One trip to this laid-back Xi’anese restaurant and you’ll feel like a cold liangpi noodle has wrapped itself around your hippocampus, squeezing out pretty much everything else you care about. But it’s not just those chilli oil noodles that are unmissable at Master Wei, a low-key spot in Bloomsbury. It’s the spicy cumin beef burger, the hypnotic chew-factor of the hand-pulled biang biang noodles, and the zingy potato sliver salad that’s like a high five on a sunny day.
There has never been any point beating around the bush with Dimsum and Duck: it’s the best all-round Cantonese we’ve eaten in London. The dumplings, from xiaolongbao to cheung fun, are superb. The ho fun is slippery and full of the aroma of wok hei. Yes, the walk-in only queues are consistent. And no, it isn’t fine dining service. But whether you squeeze into its box-sized dining room or get a spot under the canopy out front, the food very quickly takes permanent residence in your brain.
This British-Thai restaurant takes no prisoners. Its changing menu will see an electric northern laap with pollock one month, before it switches to a pork offal creation. Sit at the counter and watch flames dance over claypots as you sip a crisp beer and know that, if it all gets too much, you can always lean on those lush pork belly and brown crab noodles.

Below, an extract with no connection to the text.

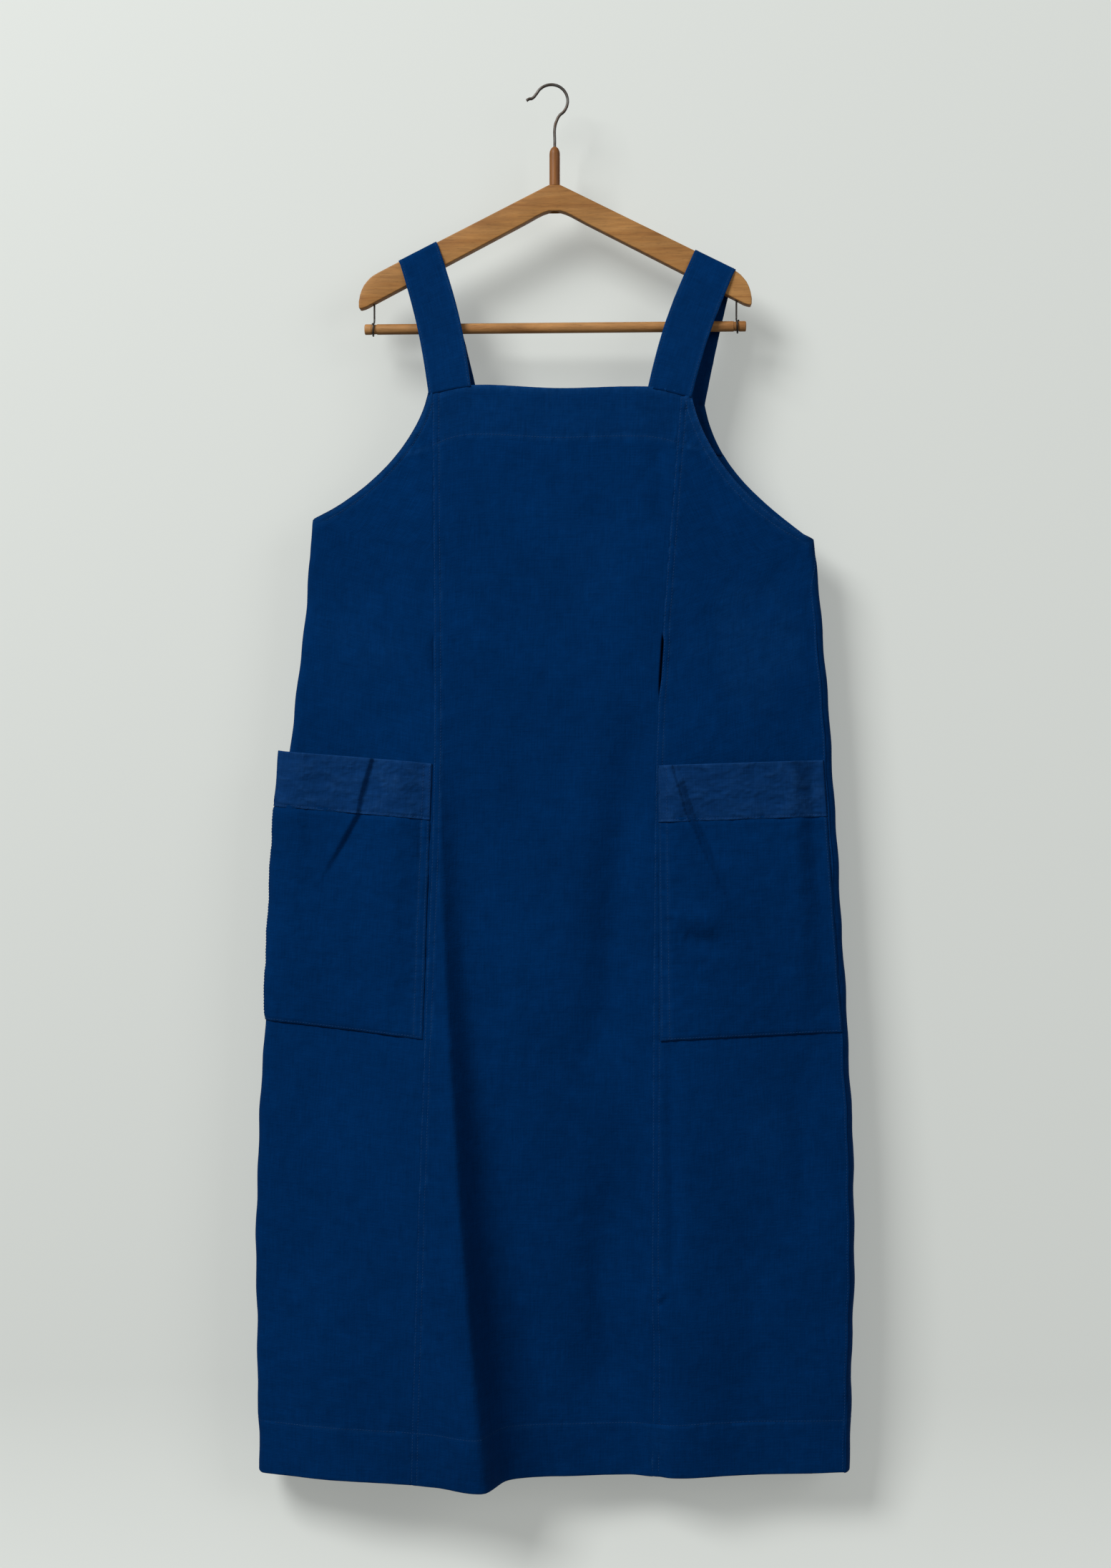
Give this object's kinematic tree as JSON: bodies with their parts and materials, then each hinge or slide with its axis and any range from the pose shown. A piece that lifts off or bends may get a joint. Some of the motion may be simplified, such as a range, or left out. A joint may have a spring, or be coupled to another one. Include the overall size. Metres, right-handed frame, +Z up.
{
  "type": "artist smock apron on a hanger",
  "caption": "Sleeveless pinafore smock of navy cloth with wide straps, panel seams and patch pockets, hung on a wooden hanger with a swivel hook and a trouser bar.",
  "frame": {"origin": "inside of the hook's bend, where a rail or peg carries it, straight above the hook's stem", "axes": "+Z up, +X to the right seen from the front, the smock's front faces -Y"},
  "size_m": [0.6521, 0.1175, 1.5113],
  "materials": {
    "smock_cloth": "matte garment-washed plain weave",
    "band_cloth": "matte plain weave, crinkled, slightly faded",
    "hanger_wood": "satin varnished, honey coloured",
    "neck_wood": "satin varnished, a shade darker",
    "hook_steel": "dull grey wire",
    "wire_steel": "dark oxidised wire"
  },
  "bodies": {
    "hook_body": {"hook": "hook_steel", "hook_washer": "hook_steel", "hook_nut": "hook_steel"},
    "hanger_body": {"yoke": "hanger_wood", "neck_sleeve": "neck_wood"},
    "bar_wires": {"bar_wire_left": "wire_steel", "bar_wire_right": "wire_steel"},
    "bar": {"trouser_bar": "hanger_wood"},
    "smock": {"front_centre_panel": "smock_cloth", "front_side_panel_left": "smock_cloth", "front_side_panel_right": "smock_cloth", "back_centre_panel": "smock_cloth", "back_side_panel_left": "smock_cloth", "back_side_panel_right": "smock_cloth", "front_bib_facing": "smock_cloth", "back_bib_facing": "smock_cloth", "armhole_binding_left": "smock_cloth", "armhole_binding_right": "smock_cloth", "strap_left": "smock_cloth", "strap_right": "smock_cloth", "pocket_left": "smock_cloth", "pocket_right": "smock_cloth", "pocket_band_left": "band_cloth", "pocket_band_right": "band_cloth"}
  },
  "joints": [
    {"name": "hook_swivel", "type": "hinge", "parent": "hook_body", "child": "hanger_body", "pos_m": [0, 0, -0.1], "axis": [0, 0, 1], "continuous": true},
    {"name": "bar_swing", "type": "hinge", "parent": "hanger_body", "child": "bar_wires", "pos_m": [0, 0, -0.229], "axis": [1, 0, 0], "range_deg": [-8, 8]},
    {"name": "bar_roll", "type": "hinge", "parent": "bar_wires", "child": "bar", "pos_m": [0, 0, -0.2632], "axis": [1, 0, 0], "continuous": true},
    {"name": "smock_lift", "type": "slide", "parent": "hanger_body", "child": "smock", "axis": [0, 0, 1], "range_m": [0, 1.54]}
  ]
}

Whether you're a Beckham or a bemused tourist, Gymkhana is a certified London landmark. It’s a Mayfair restaurant dressed up in jade green glad rags, but look past the marble and hunting trophies, and you’ll find some of the city's very best Indian food. The creamy, Hermès orange-hued prawn curry results in Kashmiri chilli tingles, the tandoori lamb chops sizzle in all of their garam masala splendour, and the obscenely fragrant wild muntjac biryani arrives on its own tableside throne.